→ Required task
Take the material below and write it all out again exactly.

————————

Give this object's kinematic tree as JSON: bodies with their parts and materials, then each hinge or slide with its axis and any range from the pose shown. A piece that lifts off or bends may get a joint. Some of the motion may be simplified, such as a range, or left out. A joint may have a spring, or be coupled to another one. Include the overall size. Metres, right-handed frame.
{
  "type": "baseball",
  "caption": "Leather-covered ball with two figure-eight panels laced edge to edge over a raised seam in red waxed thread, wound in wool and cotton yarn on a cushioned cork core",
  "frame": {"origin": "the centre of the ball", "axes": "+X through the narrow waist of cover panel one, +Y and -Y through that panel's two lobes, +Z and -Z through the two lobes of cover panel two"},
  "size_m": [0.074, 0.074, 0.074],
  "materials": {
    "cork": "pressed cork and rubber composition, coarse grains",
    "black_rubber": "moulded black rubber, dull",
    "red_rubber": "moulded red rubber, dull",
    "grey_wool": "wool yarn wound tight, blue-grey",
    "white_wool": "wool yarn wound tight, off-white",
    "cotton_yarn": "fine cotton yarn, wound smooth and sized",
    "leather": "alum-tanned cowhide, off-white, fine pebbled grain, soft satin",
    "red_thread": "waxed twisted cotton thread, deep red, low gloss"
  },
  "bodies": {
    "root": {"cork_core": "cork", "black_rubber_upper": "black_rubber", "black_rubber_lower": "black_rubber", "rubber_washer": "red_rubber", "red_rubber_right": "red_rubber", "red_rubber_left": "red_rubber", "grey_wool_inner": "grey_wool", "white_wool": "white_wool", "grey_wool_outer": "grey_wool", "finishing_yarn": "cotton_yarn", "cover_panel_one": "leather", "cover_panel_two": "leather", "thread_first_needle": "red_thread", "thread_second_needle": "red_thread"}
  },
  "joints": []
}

————————

→ Solution to this task
Give this object's kinematic tree as JSON: bodies with their parts and materials, then each hinge or slide with its axis and any range from the pose shown. A piece that lifts off or bends may get a joint. Some of the motion may be simplified, such as a range, or left out. A joint may have a spring, or be coupled to another one. Include the overall size. Metres, right-handed frame.
{
  "type": "baseball",
  "caption": "Leather-covered ball with two figure-eight panels laced edge to edge over a raised seam in red waxed thread, wound in wool and cotton yarn on a cushioned cork core",
  "frame": {"origin": "the centre of the ball", "axes": "+X through the narrow waist of cover panel one, +Y and -Y through that panel's two lobes, +Z and -Z through the two lobes of cover panel two"},
  "size_m": [0.074, 0.074, 0.074],
  "materials": {
    "cork": "pressed cork and rubber composition, coarse grains",
    "black_rubber": "moulded black rubber, dull",
    "red_rubber": "moulded red rubber, dull",
    "grey_wool": "wool yarn wound tight, blue-grey",
    "white_wool": "wool yarn wound tight, off-white",
    "cotton_yarn": "fine cotton yarn, wound smooth and sized",
    "leather": "alum-tanned cowhide, off-white, fine pebbled grain, soft satin",
    "red_thread": "waxed twisted cotton thread, deep red, low gloss"
  },
  "bodies": {
    "root": {"cork_core": "cork", "black_rubber_upper": "black_rubber", "black_rubber_lower": "black_rubber", "rubber_washer": "red_rubber", "red_rubber_right": "red_rubber", "red_rubber_left": "red_rubber", "grey_wool_inner": "grey_wool", "white_wool": "white_wool", "grey_wool_outer": "grey_wool", "finishing_yarn": "cotton_yarn", "cover_panel_one": "leather", "cover_panel_two": "leather", "thread_first_needle": "red_thread", "thread_second_needle": "red_thread"}
  },
  "joints": []
}